Partition with Oversampling
This method of partitioning is used when the percentage of successes in the output variable is very low, e.g. callers who “opt in” to a short survey at the end of a customer service call. Typically, the number of successes, in this case, the number of people who finish the survey, is very low so information connected with these callers is minimal. As a result, it would be almost impossible to formulate a model based on these callers. In these types of cases, we must use Oversampling (also called weighted sampling). Oversampling can be used when there are only two classes, one of much greater importance than the other, i.e. callers who finish the survey as compared to callers who simply hang up.
Analytic Solver Data Mining takes the following steps when partitioning with oversampling.
- The data is partitioned by randomly allocating 50% of the success values for the output variable to the training set. The output variable must be limited to two classes which can either be numbers or strings.
- Analytic Solver Data Mining maintains the % success in training set specified by the user in the training set by randomly selecting the required records with failures.
- The remaining 50% of successes are randomly allocated to the validation set.
- If % validation data to be taken away as test data is selected, then Analytic Solver Data Mining will create an appropriate test set from the validation set.
It is no longer always necessary to partition a dataset before running a classification or regression algorithm. Rather, you can now perform partitioning on the Parameters tab for each classification or regression method.

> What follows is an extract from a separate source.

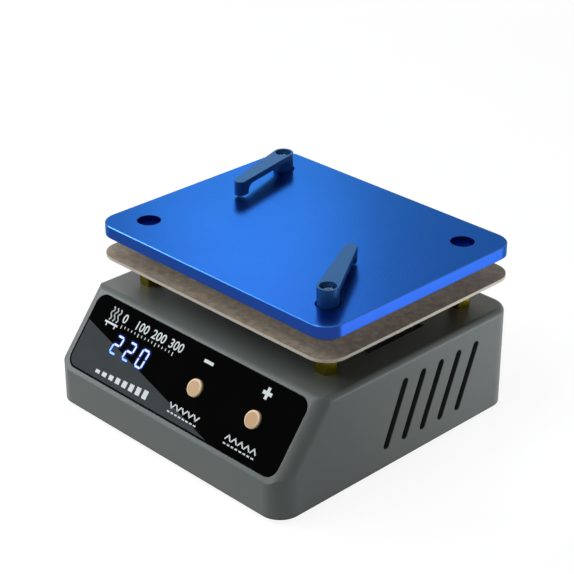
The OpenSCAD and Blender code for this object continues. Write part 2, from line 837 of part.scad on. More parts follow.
module power_board() {
    color("#2a7a4b") translate([0, pcb_y, pcb_z]) difference() {
        linear_extrude(pcb_t) rounded_rect(pcb_w, pcb_d, pcb_corner_r);
        for (x = [-1, 1], y = [-1, 1]) translate([x * pcb_hole_x, y * pcb_hole_y, -over])
            cylinder(d = pcb_screw_d + 2 * bolt_gap, h = pcb_t + 2 * over);
    }
}

module power_board_screws() {
    color("#a5a8ab") translate([0, pcb_y, pcb_top]) for (x = [-1, 1], y = [-1, 1])
        translate([x * pcb_hole_x, y * pcb_hole_y, 0]) pan_screw(pcb_screw_d, pcb_screw_l, pcb_head_d, pcb_head_h);
}

// Transformer at the middle of the power board: a core with two windows and a coil on its middle leg
core_w = 17;
core_h = 13.5;
core_d = 8;
core_leg = 4.5;
core_rail = 2.6;
core_x = -5.5;
core_y = 4;
coil_gap = 0.1;
coil_out = 2.5;
coil_r = 1.5;
module transformer_core() {
    window_w = (core_w - core_leg - 2 * core_rail) / 2;
    color("#3c3936") translate([core_x, pcb_y + core_y, pcb_top]) along(core_d) difference() {
        translate([-core_w / 2, 0]) square([core_w, core_h]);
        for (x = [-1, 1]) translate([x * (core_leg + window_w) / 2 - window_w / 2, core_rail])
            square([window_w, core_h - 2 * core_rail]);
    }
}

module transformer_winding() {
    h = core_h - 2 * core_rail - 2 * coil_gap;
    color("#d8a23a") translate([core_x, pcb_y + core_y, pcb_top + core_rail + coil_gap])
        linear_extrude(h) difference() {
            rounded_rect(core_w - 2 * core_rail - 2 * coil_gap, core_d + 2 * coil_out, coil_r);
            square([core_leg + 2 * coil_gap, core_d + 2 * coil_gap], center = true);
        }
}

// Capacitors on both sides of the transformer, each with a groove near its foot and a sunk lid
cap_gap = 3.5;
cap_edge_r = 0.6;
cap_groove_r = 0.7;
cap_groove_z = 1.4;
cap_lid_in = 0.9;
cap_lid_t = 0.2;
big_cap_d = 8;
big_cap_h = 12;
small_cap_d = 6.3;
small_cap_h = 11;
module capacitor(d, h) {
    rotate_extrude() difference() {
        square([d / 2, h]);
        corner_trim([d / 2, h], 180, 270, cap_edge_r);
        translate([d / 2 + cap_groove_r / 2, cap_groove_z]) circle(cap_groove_r);
        translate([0, h - cap_lid_t]) square([d / 2 - cap_lid_in, cap_lid_t + over]);
    }
}

module capacitors() {
    color("#22344f") translate([core_x, pcb_y + core_y, pcb_top]) {
        translate([core_w / 2 + cap_gap + big_cap_d / 2, big_cap_d / 2, 0]) capacitor(big_cap_d, big_cap_h);
        translate([-core_w / 2 - cap_gap - small_cap_d / 2, -small_cap_d, 0]) capacitor(small_cap_d, small_cap_h);
    }
}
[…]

If the active data set is un-partitioned, the Partition Data command button, will be enabled. If the active data set has already been partitioned, this button will be disabled. Clicking the Partition Data button opens the following dialog. Select Partition Data on the dialog to enable the partitioning options.
If a data partition will be used to train and validate several different classification or regression algorithms that will be compared for predictive power, it may be better to use the Ribbon Partition choices to create a partitioned dataset. But if the data partition will be used with a single algorithm, or if it isn’t crucial to compare algorithms on exactly the same partitioned data, “Partition-on-the-Fly” offers several advantages:
- User interface steps are saved, and the Analytic Solver task pane is not cluttered with partition output.
- Partition-on-the-fly is much faster than creating a standard partition and then running an algorithm.
- Partition-on-the-fly can handle larger datasets without exhausting memory, since the intermediate partition results for the partitioned data is never created.